An Amgen Inc. lung cancer drug, sotorasib, targets an aggressive genetic mutation called KRAS. In the Phase II trial, this drug has shown to provide durable clinical benefit with pretreated non-small cell lung cancer (NSCLC) who harbors KRAS p.G 12C mutations. Sotorasib is the first-in-class small molecule that specifically and irreversibly inhibits KRAS p.G 12C. This international study enrolled 120 cancer patients excluding those with untreated active brain metastases. About 80% of patients’ disease responded to treatment or remained stable.
In this trial, the enrolled patients were followed for a median period of 12.2 months and of these, 46 patients experienced a confirmed response. This results in an objective response rate of 37.1 percent. Dr Bob Li, who led the Phase II study said, “This is a historic milestone in lung cancer therapy. After four decades of scientific efforts in targeting KRAS, sotorasib has potential to be the first targeted treatment option for this patient population with a high unmet need.”

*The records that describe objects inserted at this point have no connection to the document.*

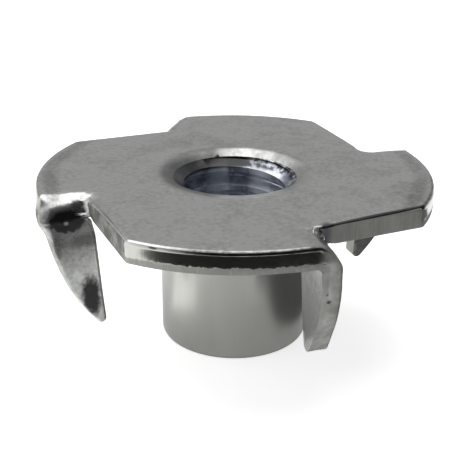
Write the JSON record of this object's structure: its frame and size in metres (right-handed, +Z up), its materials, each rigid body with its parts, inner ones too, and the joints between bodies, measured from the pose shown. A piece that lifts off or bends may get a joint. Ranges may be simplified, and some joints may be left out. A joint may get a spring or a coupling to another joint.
{
  "type": "pronged tee nut",
  "caption": "Zinc-plated steel tee nut: a round pressed flange with bent-down prongs that bite into wood and a drawn, threaded barrel.",
  "frame": {"origin": "centre of the barrel's open end face, on the thread's axis", "axes": "+Z up the thread from the barrel's open end to the flange, +X through a corner of the flange's rim"},
  "size_m": [0.019, 0.019, 0.0084],
  "materials": {
    "zinc_plated_steel": "bright zinc plating, satin on the flange and brighter on the barrel"
  },
  "bodies": {
    "root": {"tee_nut": "zinc_plated_steel"}
  },
  "joints": []
}
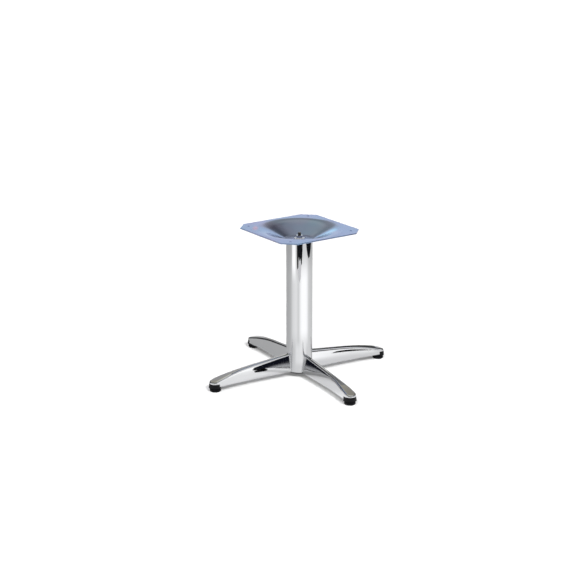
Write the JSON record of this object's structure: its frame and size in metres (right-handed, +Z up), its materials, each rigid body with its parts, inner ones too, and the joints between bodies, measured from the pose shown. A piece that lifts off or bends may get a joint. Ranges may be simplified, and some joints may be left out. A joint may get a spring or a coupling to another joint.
{
  "type": "coffee table base",
  "caption": "Low pedestal table base: chromed round column on a cross of pressed channel legs with levelling feet, and a dished square plate that a table top screws to.",
  "frame": {"origin": "on the floor, under the column's axis, at the centre of the footprint", "axes": "+Z up along the column; +X and +Y each along a leg"},
  "size_m": [0.5932, 0.5932, 0.4415],
  "materials": {
    "chrome": "polished chrome plate",
    "plated_sheet": "bright bluish zinc plate on pressed sheet",
    "zinc_steel": "zinc-plated fastener steel",
    "dark_steel": "plain oiled threaded rod",
    "black_paint": "semi-gloss black paint",
    "black_plastic": "moulded black polypropylene, fine grain"
  },
  "bodies": {
    "base": {"top_plate": "plated_sheet", "column_tube": "chrome", "tie_rod": "dark_steel", "top_washer": "zinc_steel", "top_nut": "zinc_steel", "clamp_cup": "black_paint", "bottom_washer": "zinc_steel", "bottom_nut": "zinc_steel", "leg_a": "chrome", "nose_cap_a": "black_plastic", "thread_insert_a": "zinc_steel", "leg_b": "chrome", "nose_cap_b": "black_plastic", "thread_insert_b": "zinc_steel", "leg_c": "chrome", "nose_cap_c": "black_plastic", "thread_insert_c": "zinc_steel", "leg_d": "chrome", "nose_cap_d": "black_plastic", "thread_insert_d": "zinc_steel"},
    "foot_a": {"glide_pad_a": "black_plastic", "glide_stud_a": "zinc_steel"},
    "foot_b": {"glide_pad_b": "black_plastic", "glide_stud_b": "zinc_steel"},
    "foot_c": {"glide_pad_c": "black_plastic", "glide_stud_c": "zinc_steel"},
    "foot_d": {"glide_pad_d": "black_plastic", "glide_stud_d": "zinc_steel"}
  },
  "joints": [
    {"name": "foot_a_level", "type": "slide", "parent": "base", "child": "foot_a", "axis": [0, 0, 1], "range_m": [-0.008, 0]},
    {"name": "foot_b_level", "type": "slide", "parent": "base", "child": "foot_b", "axis": [0, 0, 1], "range_m": [-0.008, 0]},
    {"name": "foot_c_level", "type": "slide", "parent": "base", "child": "foot_c", "axis": [0, 0, 1], "range_m": [-0.008, 0]},
    {"name": "foot_d_level", "type": "slide", "parent": "base", "child": "foot_d", "axis": [0, 0, 1], "range_m": [-0.008, 0]}
  ]
}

For the treatment of KRAS-mutated lung cancer, these findings are a significant advance in the field. Almost all the patients in the study had received prior treatment with either chemotherapy or with immunotherapy drugs, while 80% of them had received both. Amgen has filed for approvals with regulators in six countries. If approved, sotorasib will be the first direct inhibitor of the mutation. While Amgen is the first to reach regulators with KRAS-blocking drug, other companies are also following close behind.
More clinical trials of sotorasib alone as well as in combination with other type of cancer drugs are also ongoing with the purpose to benefit more patients.